Common appendix documents include:
- Detailed Scenarios
- Test Facilitator Document
- Datalog Documents
- Pre/Post Test Questions (Sometimes I provide qualitative questions prior to and post usability testing to provide more open-ended discussion with user. These are often pretty open questions like: Was there something missing you were expecting to see? If you could change one thing what would you change? Etc.
- User Consent Forms (Will talk more about these in a later post… these provide a user with information on what to expect, notifies them if session will be recorded, how will their data be handled, etc.)

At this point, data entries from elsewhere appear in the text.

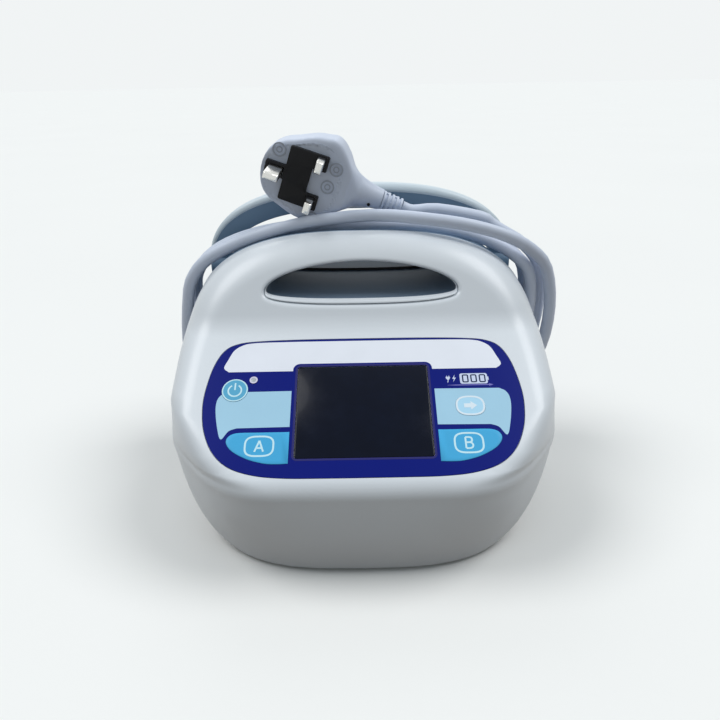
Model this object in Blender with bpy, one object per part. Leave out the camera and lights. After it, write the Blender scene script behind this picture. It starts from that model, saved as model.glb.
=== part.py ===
"""Compression therapy pump, built piece by piece.

Metres, +Z up. The front faces -Y and the pump stands on Z = 0, centred on X and Y.
Depths are counted back from the foremost line of the housing and turned into Y by back().
The sloping panel has a frame of its own: X across, Y up the slope, Z out of the face.
"""

import math

import bmesh
import bpy
from mathutils import Matrix, Vector

# Clearances and walls
GAP = 0.0003
WALL = 0.0025
OVERRUN = 0.004
FACETS = 60
SMOOTH_ANGLE = math.radians(32)

# Housing outline, seen from the front
HALF_WIDTH = 0.0975
HOUSING_TOP = 0.1429
BASE_Z = 0.0025
WIDEST_Z = 0.076
UNDERCUT = 0.0016
UPPER_ROUNDNESS = 2.75
LOWER_ROUNDNESS = 4.66
TAPER = 0.044
TAPER_POWER = 1.5

# Housing profile, seen from the side
PANEL_SLOPE = math.radians(31)
HANDLE_LEAN = math.radians(33)
FRONT_LEAN = math.radians(3.9)
SOFT_EDGE_R = 0.0102
SOFT_EDGE_Z = 0.05006
HANDLE_FOOT_Z = 0.1025
HANDLE_BLEND_R = 0.028
# The shoulder puts the parting plane 117 mm behind the foremost line
PARTING_SHOULDER = 0.01309347825
SIDE_ROUND = 0.027
LOW_SIDE_ROUND = 0.0434
SIDE_ROUND_POWER = 3.2
TOP_ROUND = 0.009
BASE_ROUND = 0.0053
ROUND_SHARE = 0.16
LOW_ROUND_SHARE = 0.364
SPLAY_DROP = 0.022
ROUND_POWER = 2.0
SPLAY_POWER = 1.12
FRONT_BOW = 0.0026
DRAFT = 0.0006

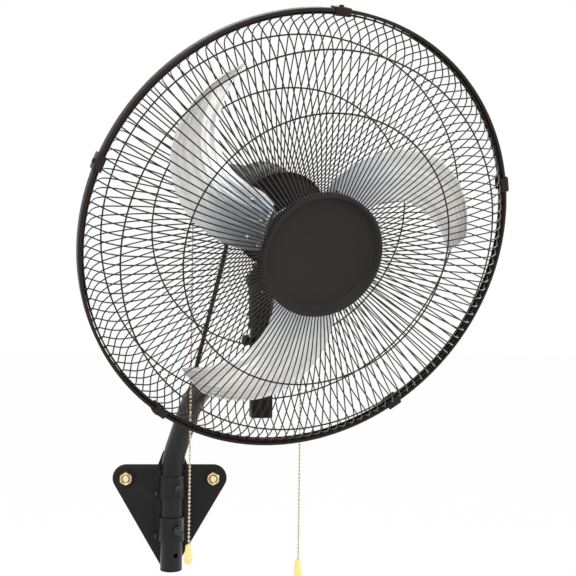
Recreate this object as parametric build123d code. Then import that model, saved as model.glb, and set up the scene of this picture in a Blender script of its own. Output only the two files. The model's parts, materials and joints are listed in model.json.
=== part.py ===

- Data Handling/Storage Requirements (All user data should be anonymized and non-attributed. If you have requirements for GDPR or other data laws these should be noted and followed)
- Accessibility Considerations (if you are testing with users who have adaptive technology (screen readers etc.) these should be noted).
This is not an exhaustive (though maybe nearly exhaustive) example of a remote unmoderated usability test plan. A lot of the details in this document help focus your test and make sure that things are being measured against… measurable factors. This document can be as detailed or not as you need it. In an Agile environment I would have an extremely condensed version of this that can be constructed fairly quickly if I’m working on a project in 2-week sprints. If it is a longer project that has much farther out timeframes, or if this test is more of a summative test that will be encompassing a larger release and testing a lot more users then it will be more detailed and more robust.
The main thing I always keep in mind before being satisfied with my test plan is, “Can I hand this off to someone and could they run the test and collect results ready for analysis without any intervention or help from me?” If the answer is Yes. Then it’s ready. If the answer is no, then it’s not ready. If the answer is maybe, then it’s probably not ready. But always be prepared!